Unless, that is, Gov. Tom Wolf steps in to either roll back “arbitrary” capacity limits or support a bailout.

“As much as we hate to ask, we need financial assistance,” said Rui Lucas, who owns both Na’Brasa Brazilian Steakhouse and the Iron Abbey in Montgomery County. “The PPP (Paycheck Protection Program) loan program is over. The leadership in Washington is lacking. If we do not get grants or loans to pay our mortgages, employees and local taxes, we will not survive.”

Lucas’s sentiments aren’t unique. He and the owners of other establishments across the state gathered before the House Majority Policy Committee on Tuesday to illuminate the dire situation in which most find themselves since Wolf began restricting service at bars and restaurants March 17.

“Being down 20 percent at any time without assistance spells disaster,” said Mick Owens, owner of Mick’s All American Pub and the Maize Mexican Cantina in Lancaster County. “At that rate, I could not even cover my cost of goods, utilities or lease. … I wish that were the most depressing part of my testimony, but it’s not. We’ve had no income since the industry shut down.”

Owens said the administration’s decisions last month to allow outdoor dining and limit indoor service to 50 percent capacity helped rebound sales up to 80 percent of pre-pandemic levels, in some cases. Still, consumer confidence lags because of the blame public officials place on restaurants and bars for spiking COVID-19 cases.

“We need science based decision from our leaders,” Owens said. “We need an administration that penalizes the bad actors without making policies that crush the entire industry.”

The July 15 mandate to halve that capacity left restaurants scrambling to cut staff and donate perishable food, Lucas said, leaving some owners frazzled, depressed and facing personal ruin.

“They are telling me how they are losing their houses and crying that they are having their life savings stripped away from them because of these regulations,” he said.

“I had one member that I was so concerned about that I referred to the National Suicide Prevention Hotline,” said Chuck Moran, executive director of the Pennsylvania Licensed Beverage and Tavern Association. “That’s how serious some of them are. They’re really desperate.”

“His measures could have been wielded like a scalpel, but he chose instead a machete,” Owens said.

John Longstreet, president of the Pennsylvania Restaurant and Lodging Association, said he could accept the Department of Health’s limits on the industry if he could see the data behind it.

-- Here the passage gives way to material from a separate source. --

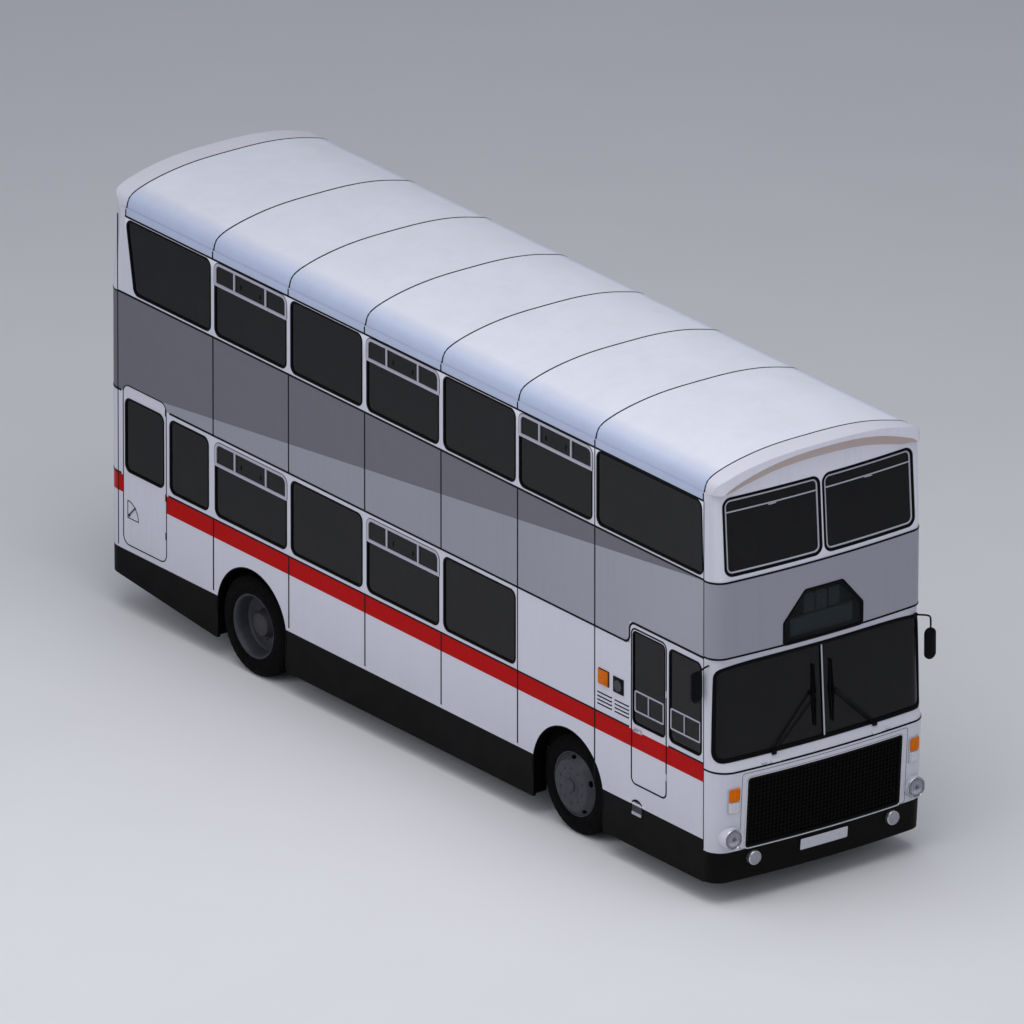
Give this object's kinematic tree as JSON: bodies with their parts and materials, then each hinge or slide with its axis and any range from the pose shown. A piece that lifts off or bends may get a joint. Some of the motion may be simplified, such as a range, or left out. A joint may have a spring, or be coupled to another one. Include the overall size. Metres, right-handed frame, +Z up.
{
  "type": "double-decker bus",
  "caption": "Front-engined double-decker bus with hollow saloons, steering front wheels, twin rear wheels, driver's, emergency and folding entrance doors.",
  "frame": {"origin": "on the ground at the centre of the whole vehicle's outline, mirrors included", "axes": "+X to the vehicle's left (passenger door side), -Y to the front, +Z up"},
  "size_m": [2.8, 9.86, 4.491],
  "materials": {
    "paint_white": "gloss coach paint, slightly dirty",
    "paint_roof": "gloss white",
    "paint_band": "gloss grey, two tones",
    "paint_black": "satin black",
    "glass_dark": "dark tinted safety glass",
    "tyre": "black rubber",
    "wheel_paint": "dark grey wheel paint",
    "steel_dark": "black chassis paint",
    "cast_grey": "oily cast iron",
    "grille_black": "black mesh in a bright frame",
    "lamp_lens": "clear and amber lenses",
    "rear_lens": "red and amber lenses",
    "black_plastic": "moulded black",
    "floor_cover": "ribbed floor covering",
    "seat_fabric": "moquette",
    "grey_trim": "grey laminate and moulded trim",
    "door_aluminium": "anodised frame"
  },
  "bodies": {
    "root": {"cab_fittings": "grey_trim", "chassis_frame": "steel_dark", "destination_box": "black_plastic", "driveline": "cast_grey", "driver_seat": "seat_fabric", "engine": "cast_grey", "front_axle": "steel_dark", "front_band_panel": "paint_band", "front_bumper": "paint_black", "front_dome": "paint_roof", "front_lamps": "lamp_lens", "front_panel": "paint_white", "front_upper_windows": "glass_dark", "fuel_tank": "steel_dark", "grille": "grille_black", "leaf_springs": "steel_dark", "lower_floor": "floor_cover", "lower_side_left": "paint_white", "lower_side_right": "paint_white", "mirrors": "black_plastic", "passenger_seats": "seat_fabric", "rear_axle": "cast_grey", "rear_dome": "paint_roof", "rear_lamps": "rear_lens", "rear_panel": "paint_white", "rear_windows": "glass_dark", "roof": "paint_roof", "seat_frames": "steel_dark", "side_windows_left": "glass_dark", "side_windows_right": "glass_dark", "skirts": "paint_black", "staircase": "grey_trim", "steering_wheel": "black_plastic", "upper_floor": "floor_cover", "upper_side_left": "paint_band", "upper_side_right": "paint_band", "windscreen": "glass_dark", "wipers": "black_plastic"},
    "knuckle_left": {"knuckle_left": "cast_grey"},
    "knuckle_right": {"knuckle_right": "cast_grey"},
    "track_rod": {"track_rod": "steel_dark"},
    "front_wheel_left": {"front_rim_left": "wheel_paint", "front_tyre_left": "tyre"},
    "front_wheel_right": {"front_rim_right": "wheel_paint", "front_tyre_right": "tyre"},
    "rear_wheels_left": {"rear_rims_left": "wheel_paint", "rear_tyres_left": "tyre"},
    "rear_wheels_right": {"rear_rims_right": "wheel_paint", "rear_tyres_right": "tyre"},
    "driver_door": {"driver_door": "paint_white", "driver_door_window": "glass_dark"},
    "emergency_door": {"emergency_door": "paint_white", "emergency_door_window": "glass_dark"},
    "entrance_leaf_front": {"entrance_leaf_front": "door_aluminium", "entrance_glass_front": "glass_dark"},
    "entrance_leaf_rear": {"entrance_leaf_rear": "door_aluminium", "entrance_glass_rear": "glass_dark"}
  },
  "joints": [
    {"name": "steer_left", "type": "hinge", "parent": "root", "child": "knuckle_left", "pos_m": [0.86, -2.5, 0.509], "axis": [0, 0, 1], "range_deg": [-36, 36]},
    {"name": "steer_right", "type": "hinge", "parent": "root", "child": "knuckle_right", "pos_m": [-0.86, -2.5, 0.509], "axis": [0, 0, 1], "range_deg": [-36, 36]},
    {"name": "track_rod_pivot", "type": "hinge", "parent": "knuckle_left", "child": "track_rod", "pos_m": [0.86, -2.25, 0.37], "axis": [0, 0, 1], "range_deg": [-36, 36]},
    {"name": "front_wheel_left_spin", "type": "hinge", "parent": "knuckle_left", "child": "front_wheel_left", "pos_m": [1.04, -2.5, 0.509], "axis": [1, 0, 0], "continuous": true},
    {"name": "front_wheel_right_spin", "type": "hinge", "parent": "knuckle_right", "child": "front_wheel_right", "pos_m": [-1.04, -2.5, 0.509], "axis": [1, 0, 0], "continuous": true},
    {"name": "rear_wheels_left_spin", "type": "hinge", "parent": "root", "child": "rear_wheels_left", "pos_m": [0.945, 2.54, 0.509], "axis": [1, 0, 0], "continuous": true},
    {"name": "rear_wheels_right_spin", "type": "hinge", "parent": "root", "child": "rear_wheels_right", "pos_m": [-0.945, 2.54, 0.509], "axis": [1, 0, 0], "continuous": true},
    {"name": "driver_door_hinge", "type": "hinge", "parent": "root", "child": "driver_door", "pos_m": [-1.255, -4.042, 1.6], "axis": [0, 0, 1], "range_deg": [0, 85]},
    {"name": "emergency_door_hinge", "type": "hinge", "parent": "root", "child": "emergency_door", "pos_m": [-1.255, 3.9125, 1.5], "axis": [0, 0, 1], "range_deg": [0, 100]},
    {"name": "entrance_front_hinge", "type": "hinge", "parent": "root", "child": "entrance_leaf_front", "pos_m": [1.205, -4.403, 1.37], "axis": [0, 0, 1], "range_deg": [0, 85]},
    {"name": "entrance_fold_hinge", "type": "hinge", "parent": "entrance_leaf_front", "child": "entrance_leaf_rear", "pos_m": [1.249, -3.89, 1.37], "axis": [0, 0, 1], "range_deg": [-170, 0]}
  ],
  "couplings": [
    {"joint": "steer_right", "follows": "steer_left", "ratio": 1},
    {"joint": "track_rod_pivot", "follows": "steer_left", "ratio": -1},
    {"joint": "entrance_fold_hinge", "follows": "entrance_front_hinge", "ratio": -2}
  ]
}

So far, Secretary of Health Dr. Rachel Levine has declined to offer granular statistics about outbreaks linked to bars and restaurants – much to the chagrin of Republican legislators, long tired of the informational firewall between the General Assembly and the administration regarding pandemic mitigation strategies.

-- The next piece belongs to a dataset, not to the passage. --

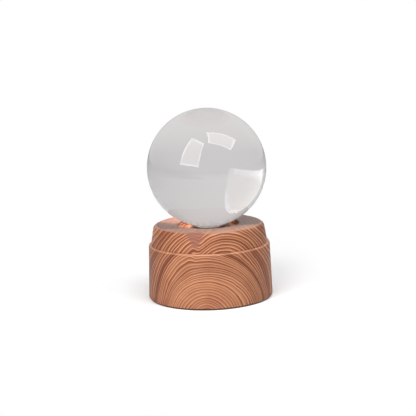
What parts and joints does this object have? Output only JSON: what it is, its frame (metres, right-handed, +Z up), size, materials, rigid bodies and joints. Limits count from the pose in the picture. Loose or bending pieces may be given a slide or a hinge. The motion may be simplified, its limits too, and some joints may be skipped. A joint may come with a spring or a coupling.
{
  "type": "crystal ball lamp",
  "caption": "Table lamp with a clear glass ball resting on a two-tier turned wooden base that lights it from below, with a push switch at the back and a twist-off battery cover.",
  "frame": {"origin": "centre of the foot pad's underside, on the surface that the lamp stands on", "axes": "+Z up through the ball's centre; the front faces -Y and the push switch is at the back on +Y"},
  "size_m": [0.0844, 0.0844, 0.1278],
  "materials": {
    "clear_glass": "polished clear glass",
    "soft_ring": "soft matt silicone, brown",
    "tier_wood": "turned wood with growth rings, satin",
    "drum_wood": "turned wood with growth rings, satin",
    "foot_foam": "matt foam",
    "white_moulding": "moulded, satin",
    "frosted_window": "frosted",
    "board_laminate": "white solder mask",
    "chip_yellow": "moulded with a yellow dish",
    "chip_black": "matt",
    "plated_steel": "zinc plated",
    "black_moulding": "fine moulded grain",
    "cell_jacket": "plain printed jacket, bare ends",
    "nickel_plate": "nickel plated",
    "switch_black": "moulded",
    "button_black": "moulded",
    "terminal_brass": "tinned",
    "red_lead": "insulated lead",
    "white_lead": "insulated lead",
    "black_lead": "insulated lead"
  },
  "bodies": {
    "base": {"seat_ring": "soft_ring", "upper_tier": "tier_wood", "lower_drum": "drum_wood", "foot_pad": "foot_foam", "lamp_holder": "white_moulding", "light_window": "frosted_window", "light_board": "board_laminate", "light_emitters": "chip_yellow", "board_resistors": "chip_black", "board_screws": "plated_steel", "holder_screws": "plated_steel", "tier_screws": "plated_steel", "bottom_tray": "black_moulding", "tray_screws": "plated_steel", "front_cell": "cell_jacket", "middle_cell": "cell_jacket", "back_cell": "cell_jacket", "minus_contact": "nickel_plate", "plus_contact": "nickel_plate", "front_link": "nickel_plate", "back_link": "nickel_plate", "cell_springs": "nickel_plate", "switch_body": "switch_black", "switch_nut": "plated_steel", "switch_terminals": "terminal_brass", "plus_lead": "red_lead", "lamp_lead": "white_lead", "minus_lead": "black_lead"},
    "ball": {"crystal_ball": "clear_glass"},
    "cover": {"battery_cover": "black_moulding"},
    "button": {"switch_button": "button_black"}
  },
  "joints": [
    {"name": "ball_lift", "type": "slide", "parent": "base", "child": "ball", "axis": [0, 0, 1], "range_m": [0, 0.06]},
    {"name": "cover_twist", "type": "hinge", "parent": "base", "child": "cover", "pos_m": [0, 0, 0.003], "axis": [0, 0, -1], "range_deg": [0, 30]},
    {"name": "button_push", "type": "slide", "parent": "base", "child": "button", "axis": [0, -1, 0], "range_m": [0, 0.002], "stiffness_N_per_m": 500, "springref_m": -0.001}
  ]
}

“The arbitrary number of 25 percent has no basis in science that we can ascertain,” Longstreet said. “The only significance of the 25 percent is that it will put restaurants out of business and employees on the streets.”

The association says some 25,000 restaurants employed more than half a million workers statewide before the pandemic struck. A recent Yelp analysis of closures nationwide estimates that 60 percent of establishments closed down temporarily will never reopen. In Pennsylvania, about 30 percent will fold permanently under the 25 percent capacity limit alone.

“By his own words, Wolf is targeting the restaurant industry although there is scant real evidence that entire industry is the problem nor the solution,” Longstreet said

Wolf has been a vocal proponent of federal legislation – the $120 billion Real Economic Support That Acknowledges Unique Restaurant Assistance Needed to Survive (RESTAURANTS) Act – to rescue struggling restaurants with grants for operating expenses. He’s stayed quiet, however, about bills in the Legislature that would provide up to $100 million in state aid to the industry.